Reliance on a specific cloud provider’s proprietary tools and services for CDR can lead to vendor lock-in, making it difficult and costly to switch providers later. Organizations should evaluate multi-cloud or hybrid cloud DR strategies to mitigate this risk, and always have a clear understanding of data egress costs and strategies for migrating data and applications if an exit from the chosen CSP becomes necessary.

Implementing a Robust Cloud Disaster Recovery Plan

Successful CDR implementation requires more than just selecting a cloud provider and a replication method. It demands a holistic approach encompassing planning, execution, and continuous refinement.

Assessment and Strategy Development

The first step is a thorough business impact analysis (BIA) and risk assessment to identify critical applications, data, and their associated RTO and RPO requirements. This assessment will dictate the appropriate CDR architecture (backup and restore, pilot light, warm standby, or hot site) and the cloud services needed. A detailed DR plan must then be developed, outlining roles, responsibilities, communication protocols, and step-by-step recovery procedures.

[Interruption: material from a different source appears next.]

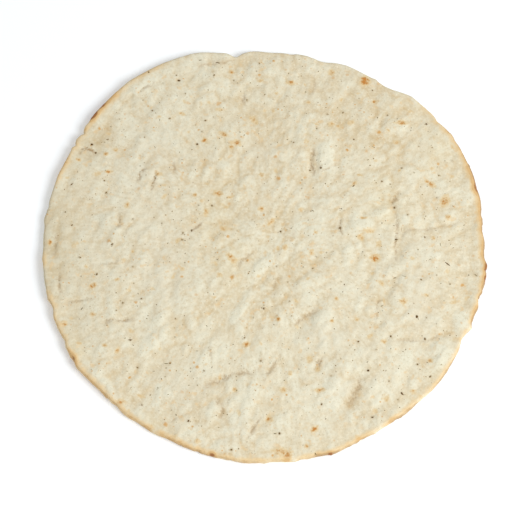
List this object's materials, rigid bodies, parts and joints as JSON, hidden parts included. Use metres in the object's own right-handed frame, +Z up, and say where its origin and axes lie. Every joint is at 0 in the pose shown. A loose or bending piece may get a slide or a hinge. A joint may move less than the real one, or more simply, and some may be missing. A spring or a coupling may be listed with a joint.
{
  "type": "cauliflower pizza crust",
  "caption": "Thin round cauliflower pizza crust, plain and baked pale, with an uneven browned rim and a soft pressed surface, to be topped and baked.",
  "frame": {"origin": "middle of the crust's box, on the plane of its flat underside", "axes": "+Z up out of the top of the crust, +Y to the back, where the two swells of the outline meet at a nick, +X to the right"},
  "size_m": [0.2604, 0.2602, 0.0059],
  "materials": {
    "baked_dough": "matt baked cauliflower dough, pale cream with toasted spots, herb flecks and a golden rim"
  },
  "bodies": {
    "root": {"crust": "baked_dough"}
  },
  "joints": []
}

Regular Testing and Validation

A DR plan that isn’t tested is effectively no plan at all. Regular, ideally quarterly or semi-annual, testing is crucial to validate that the plan works as expected. Tests should simulate real-world disaster scenarios, verify recovery times, confirm data integrity, and ensure that all team members are familiar with their roles. The cloud’s flexibility makes such testing far more feasible and less disruptive than with traditional DR.

Continuous Improvement

The digital landscape is constantly evolving, as are an organization’s IT systems and business processes. A CDR plan must be a living document, subject to continuous review and improvement. New applications, changes in infrastructure, or updates to compliance requirements should trigger a review and update of the DR strategy. Feedback from testing and any actual disaster events should be incorporated to strengthen the plan over time, ensuring it remains an effective shield against unforeseen disruptions and a cornerstone of modern business resilience.